Everyone,
I recently took the introspection aspects of Julia for a spin and
tried to pick out the values of all the fields of a composite type
that were of a subtype of a certain type. What I observed puzzled me
and after some time staring at the code I constructed the following
minimal example that still exhibits the same odd behaviour.
type Foo{T<:Real}
bar::Array{T,2}
qux::Bool
end
foo = Foo(rand(2, 2), true)
for name in names(foo)
@show name
@show fieldtype(foo, name)
@show issubtype(fieldtype(foo, name), Array)
end
@show issubtype(Array{Float64,2}, Array)
@show issubtype(fieldtype(foo, :bar), Array)

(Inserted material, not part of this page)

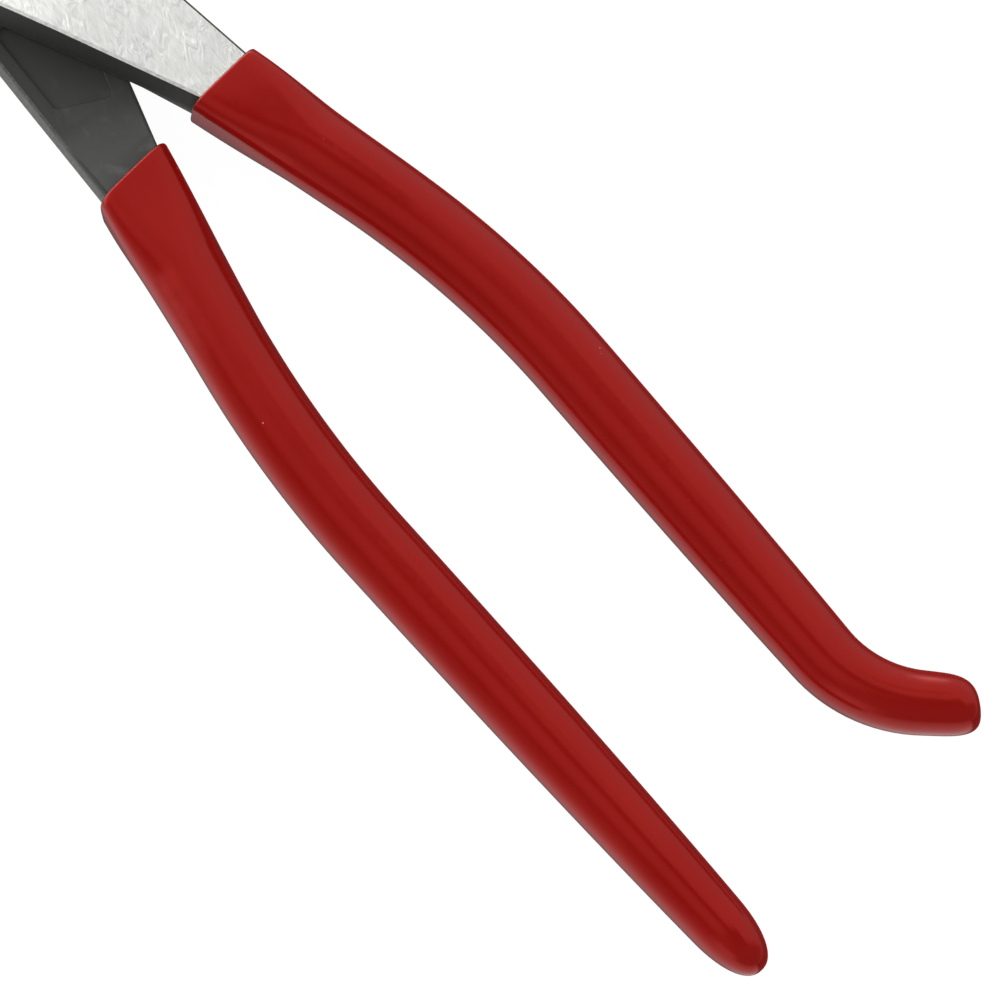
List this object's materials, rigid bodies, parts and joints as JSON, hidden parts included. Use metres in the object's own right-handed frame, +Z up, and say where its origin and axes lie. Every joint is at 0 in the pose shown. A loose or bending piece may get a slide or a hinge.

If we run this code using the latest master, we observe:
> julia foo.jl
name => :bar
fieldtype(foo,name) => Array{Float64,2}
issubtype(fieldtype(foo,name),Array) => false
name => :qux
fieldtype(foo,name) => Bool
issubtype(fieldtype(foo,name),Array) => false
issubtype(Array{Float64,2},Array) => true
issubtype(fieldtype(foo,:bar),Array) => true
I really can not grasp why `issubtype` returns `false` for the field
`bar` in the loop, but not when evaluated with its type stand-alone as
on the last line. I am sure that I am missing something here and I
would very much appreciate if someone could tell me what aspect of
Julia introspection that I have yet to understand.